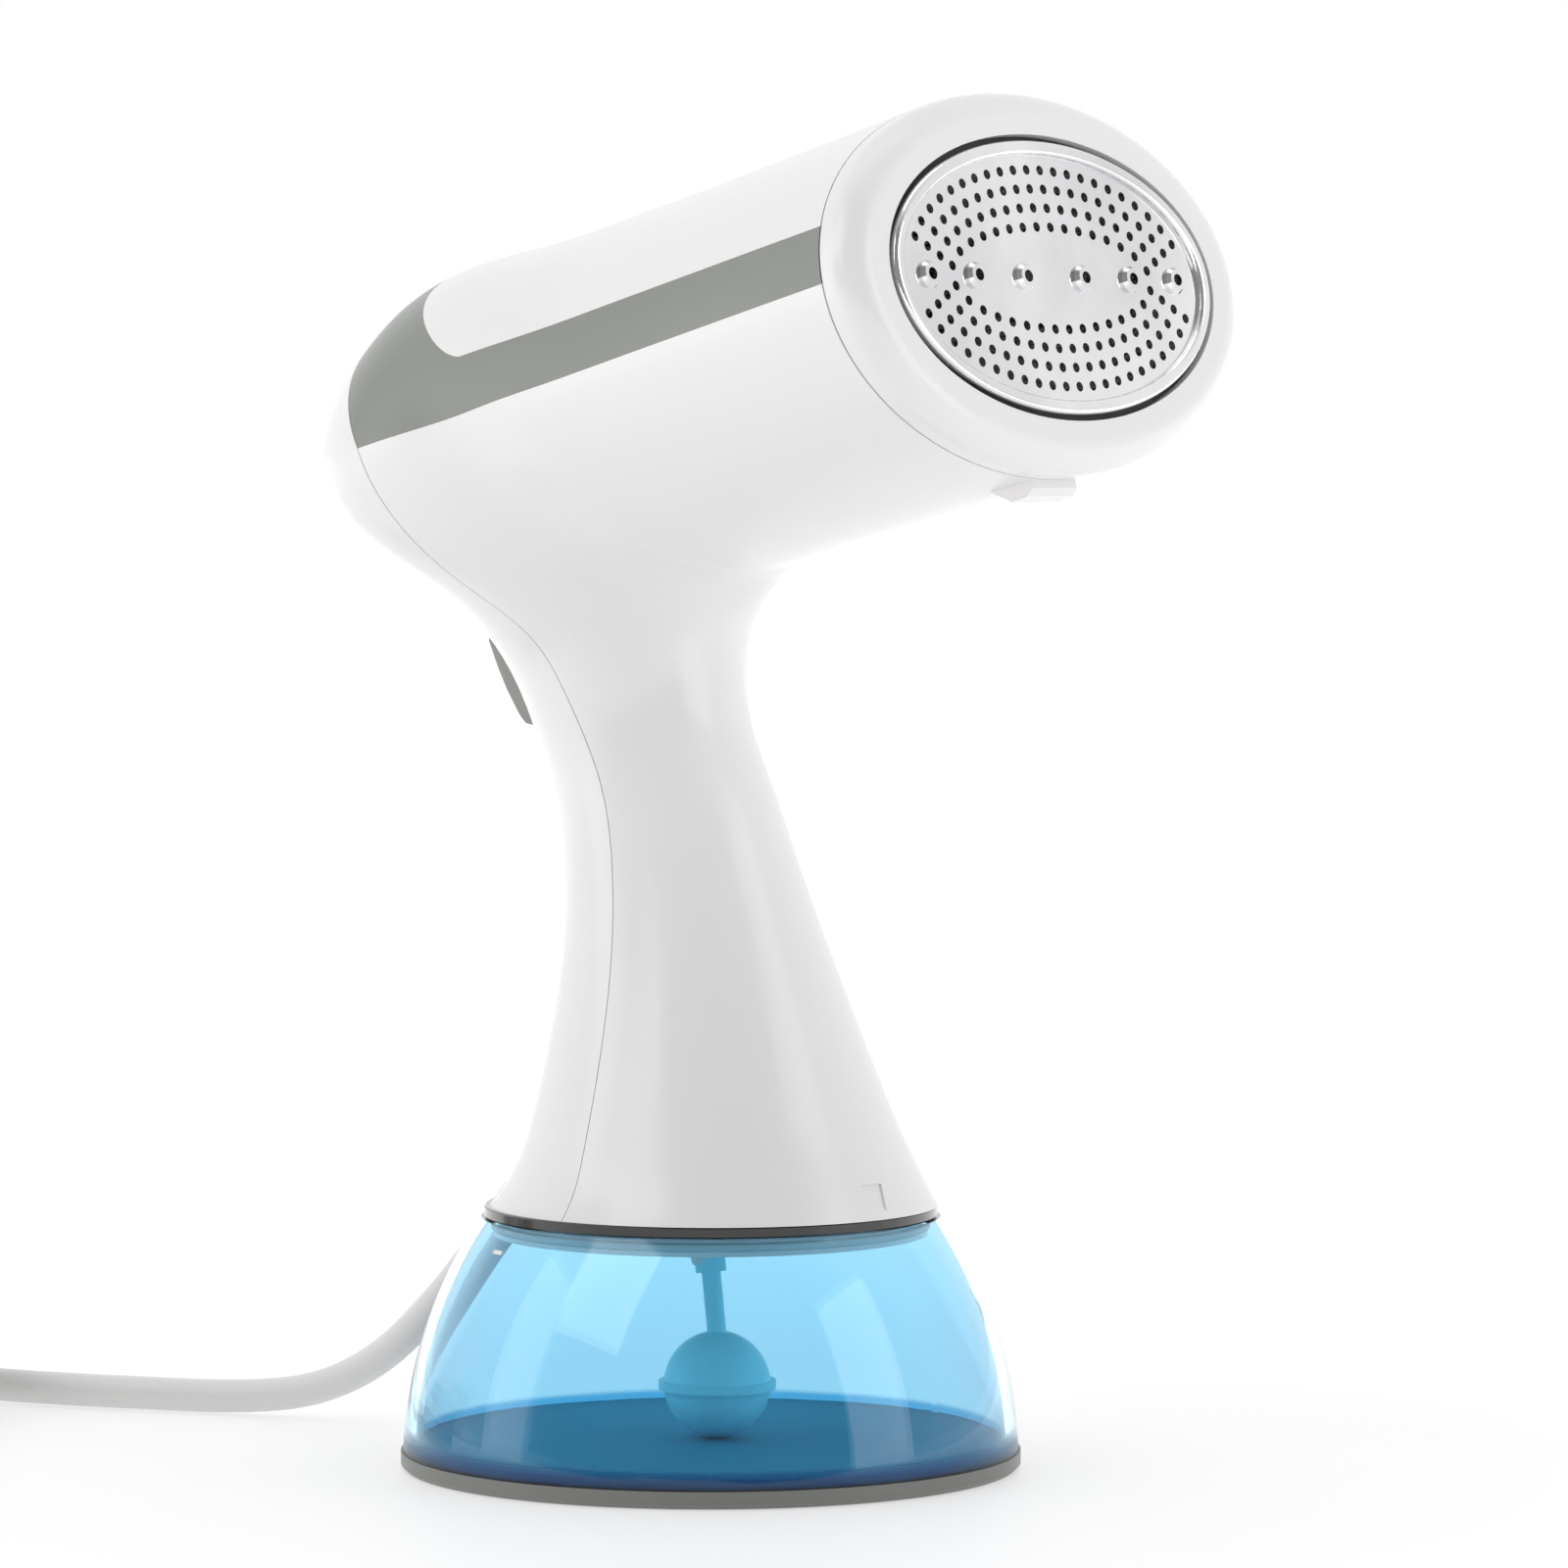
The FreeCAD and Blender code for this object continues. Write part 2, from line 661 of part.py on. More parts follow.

++++++++++

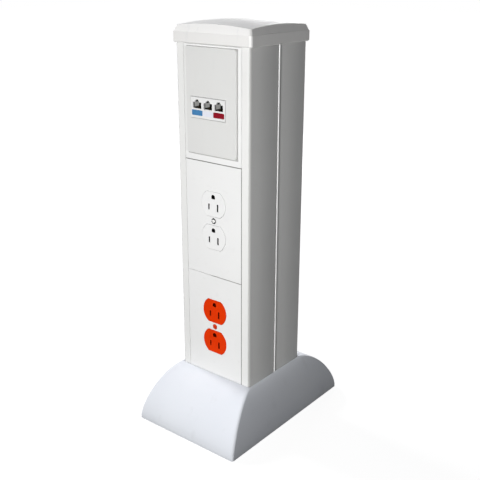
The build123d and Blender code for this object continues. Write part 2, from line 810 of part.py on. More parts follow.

++++++++++

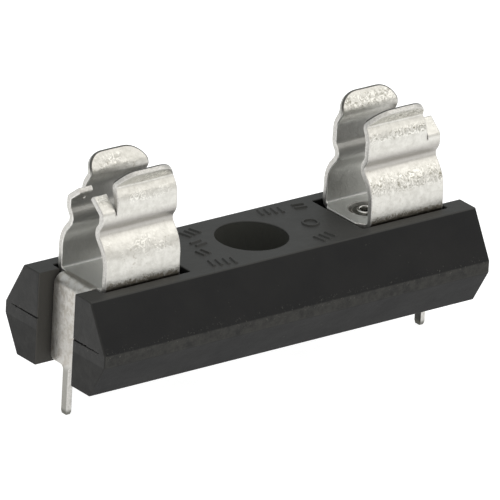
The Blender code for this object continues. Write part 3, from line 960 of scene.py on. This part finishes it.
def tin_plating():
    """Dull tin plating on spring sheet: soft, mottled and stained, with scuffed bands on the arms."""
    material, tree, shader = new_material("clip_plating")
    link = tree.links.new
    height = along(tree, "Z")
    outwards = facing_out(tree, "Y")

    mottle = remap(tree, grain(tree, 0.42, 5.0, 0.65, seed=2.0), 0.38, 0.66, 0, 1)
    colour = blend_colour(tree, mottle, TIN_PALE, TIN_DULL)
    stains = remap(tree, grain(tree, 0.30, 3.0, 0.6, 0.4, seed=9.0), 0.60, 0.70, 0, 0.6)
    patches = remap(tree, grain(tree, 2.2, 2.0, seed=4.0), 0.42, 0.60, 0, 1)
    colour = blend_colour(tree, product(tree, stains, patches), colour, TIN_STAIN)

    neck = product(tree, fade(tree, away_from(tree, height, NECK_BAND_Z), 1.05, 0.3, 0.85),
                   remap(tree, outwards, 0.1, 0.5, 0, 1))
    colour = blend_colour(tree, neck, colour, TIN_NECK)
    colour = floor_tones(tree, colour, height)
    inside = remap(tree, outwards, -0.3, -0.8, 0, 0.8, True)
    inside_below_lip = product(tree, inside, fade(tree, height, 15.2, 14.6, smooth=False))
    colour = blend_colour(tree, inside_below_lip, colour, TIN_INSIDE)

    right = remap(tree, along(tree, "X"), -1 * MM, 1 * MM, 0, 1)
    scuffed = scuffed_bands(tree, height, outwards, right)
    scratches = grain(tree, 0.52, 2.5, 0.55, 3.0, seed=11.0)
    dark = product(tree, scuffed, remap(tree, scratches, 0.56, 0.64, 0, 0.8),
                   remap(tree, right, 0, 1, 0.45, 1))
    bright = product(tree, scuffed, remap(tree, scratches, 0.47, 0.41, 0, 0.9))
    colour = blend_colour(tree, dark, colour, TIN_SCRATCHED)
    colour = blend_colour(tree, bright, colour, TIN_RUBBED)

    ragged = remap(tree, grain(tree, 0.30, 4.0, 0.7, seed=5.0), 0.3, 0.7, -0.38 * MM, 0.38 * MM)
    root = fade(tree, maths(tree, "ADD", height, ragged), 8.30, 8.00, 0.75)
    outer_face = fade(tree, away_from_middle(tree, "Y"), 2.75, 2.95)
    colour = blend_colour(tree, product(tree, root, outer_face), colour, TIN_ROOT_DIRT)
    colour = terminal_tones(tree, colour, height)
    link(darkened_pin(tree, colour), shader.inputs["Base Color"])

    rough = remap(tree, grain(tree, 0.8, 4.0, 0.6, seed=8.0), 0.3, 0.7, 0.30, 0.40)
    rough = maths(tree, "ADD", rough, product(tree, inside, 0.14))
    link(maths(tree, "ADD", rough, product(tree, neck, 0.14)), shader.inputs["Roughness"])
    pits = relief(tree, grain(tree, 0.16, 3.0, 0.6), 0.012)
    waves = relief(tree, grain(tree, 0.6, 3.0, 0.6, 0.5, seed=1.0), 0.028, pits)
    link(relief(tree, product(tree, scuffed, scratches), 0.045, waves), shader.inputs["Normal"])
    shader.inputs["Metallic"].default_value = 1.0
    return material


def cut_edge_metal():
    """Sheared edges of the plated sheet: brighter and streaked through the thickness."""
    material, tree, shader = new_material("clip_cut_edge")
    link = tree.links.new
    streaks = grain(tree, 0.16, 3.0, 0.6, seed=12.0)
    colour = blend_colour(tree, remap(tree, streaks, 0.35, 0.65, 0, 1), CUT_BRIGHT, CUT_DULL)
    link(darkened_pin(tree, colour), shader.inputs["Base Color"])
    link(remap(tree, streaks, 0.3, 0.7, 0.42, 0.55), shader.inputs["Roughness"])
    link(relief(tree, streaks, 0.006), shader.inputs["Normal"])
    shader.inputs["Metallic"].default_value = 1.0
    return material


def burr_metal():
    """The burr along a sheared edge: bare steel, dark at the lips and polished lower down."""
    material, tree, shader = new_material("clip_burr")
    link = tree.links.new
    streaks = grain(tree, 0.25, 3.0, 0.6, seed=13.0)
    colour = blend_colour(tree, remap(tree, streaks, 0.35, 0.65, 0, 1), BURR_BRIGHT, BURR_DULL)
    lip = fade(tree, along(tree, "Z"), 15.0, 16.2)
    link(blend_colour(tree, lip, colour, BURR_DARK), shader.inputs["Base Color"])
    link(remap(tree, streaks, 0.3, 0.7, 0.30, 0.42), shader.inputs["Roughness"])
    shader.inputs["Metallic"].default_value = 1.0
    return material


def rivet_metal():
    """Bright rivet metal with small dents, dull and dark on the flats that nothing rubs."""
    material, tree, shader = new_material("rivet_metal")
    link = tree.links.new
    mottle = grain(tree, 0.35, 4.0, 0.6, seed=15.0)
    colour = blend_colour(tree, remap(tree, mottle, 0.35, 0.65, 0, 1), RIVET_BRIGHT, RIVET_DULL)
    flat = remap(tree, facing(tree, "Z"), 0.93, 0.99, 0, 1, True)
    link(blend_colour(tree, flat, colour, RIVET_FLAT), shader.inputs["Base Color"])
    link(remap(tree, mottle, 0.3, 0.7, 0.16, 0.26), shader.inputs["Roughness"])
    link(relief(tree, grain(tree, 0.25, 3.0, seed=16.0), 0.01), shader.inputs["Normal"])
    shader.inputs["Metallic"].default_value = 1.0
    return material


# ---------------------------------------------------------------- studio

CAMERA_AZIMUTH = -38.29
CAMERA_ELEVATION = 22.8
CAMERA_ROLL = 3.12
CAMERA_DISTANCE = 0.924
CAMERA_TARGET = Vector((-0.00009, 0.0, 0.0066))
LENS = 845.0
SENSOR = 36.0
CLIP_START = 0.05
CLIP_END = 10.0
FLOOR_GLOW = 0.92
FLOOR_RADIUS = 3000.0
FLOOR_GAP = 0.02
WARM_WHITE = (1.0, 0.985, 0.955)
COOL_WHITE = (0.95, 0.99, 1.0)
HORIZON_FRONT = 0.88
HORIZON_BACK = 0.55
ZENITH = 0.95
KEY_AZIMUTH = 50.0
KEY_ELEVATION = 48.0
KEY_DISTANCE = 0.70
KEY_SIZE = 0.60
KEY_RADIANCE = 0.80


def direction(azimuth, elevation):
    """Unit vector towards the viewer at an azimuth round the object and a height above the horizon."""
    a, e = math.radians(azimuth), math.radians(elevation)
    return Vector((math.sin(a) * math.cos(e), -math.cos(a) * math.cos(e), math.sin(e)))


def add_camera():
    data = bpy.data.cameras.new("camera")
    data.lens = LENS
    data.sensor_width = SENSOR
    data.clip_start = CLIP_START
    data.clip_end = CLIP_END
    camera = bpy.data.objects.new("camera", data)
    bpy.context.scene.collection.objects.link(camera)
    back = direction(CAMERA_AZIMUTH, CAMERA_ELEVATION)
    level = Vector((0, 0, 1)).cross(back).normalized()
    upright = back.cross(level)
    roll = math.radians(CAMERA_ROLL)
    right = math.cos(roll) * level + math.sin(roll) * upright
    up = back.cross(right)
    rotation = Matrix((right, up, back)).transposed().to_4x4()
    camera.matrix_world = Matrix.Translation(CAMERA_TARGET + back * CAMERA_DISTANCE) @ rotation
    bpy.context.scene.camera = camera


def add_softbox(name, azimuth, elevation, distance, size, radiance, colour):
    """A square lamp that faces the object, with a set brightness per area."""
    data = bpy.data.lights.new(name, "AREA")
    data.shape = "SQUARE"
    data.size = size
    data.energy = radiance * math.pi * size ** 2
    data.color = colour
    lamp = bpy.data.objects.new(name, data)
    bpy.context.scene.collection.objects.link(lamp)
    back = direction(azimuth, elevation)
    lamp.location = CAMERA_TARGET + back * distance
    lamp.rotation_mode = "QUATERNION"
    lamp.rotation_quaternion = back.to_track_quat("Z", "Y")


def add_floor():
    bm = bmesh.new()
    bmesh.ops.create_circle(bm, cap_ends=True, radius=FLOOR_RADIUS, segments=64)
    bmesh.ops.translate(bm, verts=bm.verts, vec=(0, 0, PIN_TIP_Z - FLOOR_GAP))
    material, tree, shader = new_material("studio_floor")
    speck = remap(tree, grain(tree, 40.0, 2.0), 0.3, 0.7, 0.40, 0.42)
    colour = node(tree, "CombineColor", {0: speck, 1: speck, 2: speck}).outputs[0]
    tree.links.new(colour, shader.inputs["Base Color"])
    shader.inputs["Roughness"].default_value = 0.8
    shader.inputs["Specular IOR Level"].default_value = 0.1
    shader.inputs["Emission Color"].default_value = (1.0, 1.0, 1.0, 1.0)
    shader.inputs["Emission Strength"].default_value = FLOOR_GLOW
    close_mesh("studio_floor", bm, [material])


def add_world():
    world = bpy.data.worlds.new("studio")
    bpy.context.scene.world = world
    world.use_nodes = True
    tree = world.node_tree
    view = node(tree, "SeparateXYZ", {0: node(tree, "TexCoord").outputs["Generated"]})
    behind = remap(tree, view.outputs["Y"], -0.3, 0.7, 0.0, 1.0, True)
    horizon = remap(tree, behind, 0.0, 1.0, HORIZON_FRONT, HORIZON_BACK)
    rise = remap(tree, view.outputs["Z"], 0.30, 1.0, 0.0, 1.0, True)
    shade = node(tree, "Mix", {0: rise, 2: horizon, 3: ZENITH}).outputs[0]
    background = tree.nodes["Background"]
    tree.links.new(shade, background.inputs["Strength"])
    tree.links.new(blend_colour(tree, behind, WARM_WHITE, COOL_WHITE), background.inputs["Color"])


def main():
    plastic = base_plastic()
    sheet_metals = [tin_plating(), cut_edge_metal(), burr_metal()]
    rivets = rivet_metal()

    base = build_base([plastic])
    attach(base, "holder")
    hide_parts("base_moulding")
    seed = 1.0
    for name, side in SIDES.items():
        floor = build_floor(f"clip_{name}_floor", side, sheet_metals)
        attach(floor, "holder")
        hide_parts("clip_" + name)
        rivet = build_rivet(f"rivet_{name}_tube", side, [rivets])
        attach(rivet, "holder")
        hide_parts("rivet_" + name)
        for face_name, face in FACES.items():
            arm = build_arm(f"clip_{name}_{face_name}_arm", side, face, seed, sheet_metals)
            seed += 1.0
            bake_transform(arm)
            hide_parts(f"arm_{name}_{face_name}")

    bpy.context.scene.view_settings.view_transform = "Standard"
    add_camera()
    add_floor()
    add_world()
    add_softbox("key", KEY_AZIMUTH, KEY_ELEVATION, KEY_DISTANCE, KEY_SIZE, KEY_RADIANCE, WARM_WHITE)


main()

++++++++++

Instruction
In the data above, find the line that contains "The Blender code" and the line that contains "colour = blend_colour(tree, bright, colour, TIN_RUBBED)". Repeat exactly those lines and every line between them, and only those.

Finished exercise
The Blender code for this object continues. Write part 3, from line 960 of scene.py on. This part finishes it.
def tin_plating():
    """Dull tin plating on spring sheet: soft, mottled and stained, with scuffed bands on the arms."""
    material, tree, shader = new_material("clip_plating")
    link = tree.links.new
    height = along(tree, "Z")
    outwards = facing_out(tree, "Y")

    mottle = remap(tree, grain(tree, 0.42, 5.0, 0.65, seed=2.0), 0.38, 0.66, 0, 1)
    colour = blend_colour(tree, mottle, TIN_PALE, TIN_DULL)
    stains = remap(tree, grain(tree, 0.30, 3.0, 0.6, 0.4, seed=9.0), 0.60, 0.70, 0, 0.6)
    patches = remap(tree, grain(tree, 2.2, 2.0, seed=4.0), 0.42, 0.60, 0, 1)
    colour = blend_colour(tree, product(tree, stains, patches), colour, TIN_STAIN)

    neck = product(tree, fade(tree, away_from(tree, height, NECK_BAND_Z), 1.05, 0.3, 0.85),
                   remap(tree, outwards, 0.1, 0.5, 0, 1))
    colour = blend_colour(tree, neck, colour, TIN_NECK)
    colour = floor_tones(tree, colour, height)
    inside = remap(tree, outwards, -0.3, -0.8, 0, 0.8, True)
    inside_below_lip = product(tree, inside, fade(tree, height, 15.2, 14.6, smooth=False))
    colour = blend_colour(tree, inside_below_lip, colour, TIN_INSIDE)

    right = remap(tree, along(tree, "X"), -1 * MM, 1 * MM, 0, 1)
    scuffed = scuffed_bands(tree, height, outwards, right)
    scratches = grain(tree, 0.52, 2.5, 0.55, 3.0, seed=11.0)
    dark = product(tree, scuffed, remap(tree, scratches, 0.56, 0.64, 0, 0.8),
                   remap(tree, right, 0, 1, 0.45, 1))
    bright = product(tree, scuffed, remap(tree, scratches, 0.47, 0.41, 0, 0.9))
    colour = blend_colour(tree, dark, colour, TIN_SCRATCHED)
    colour = blend_colour(tree, bright, colour, TIN_RUBBED)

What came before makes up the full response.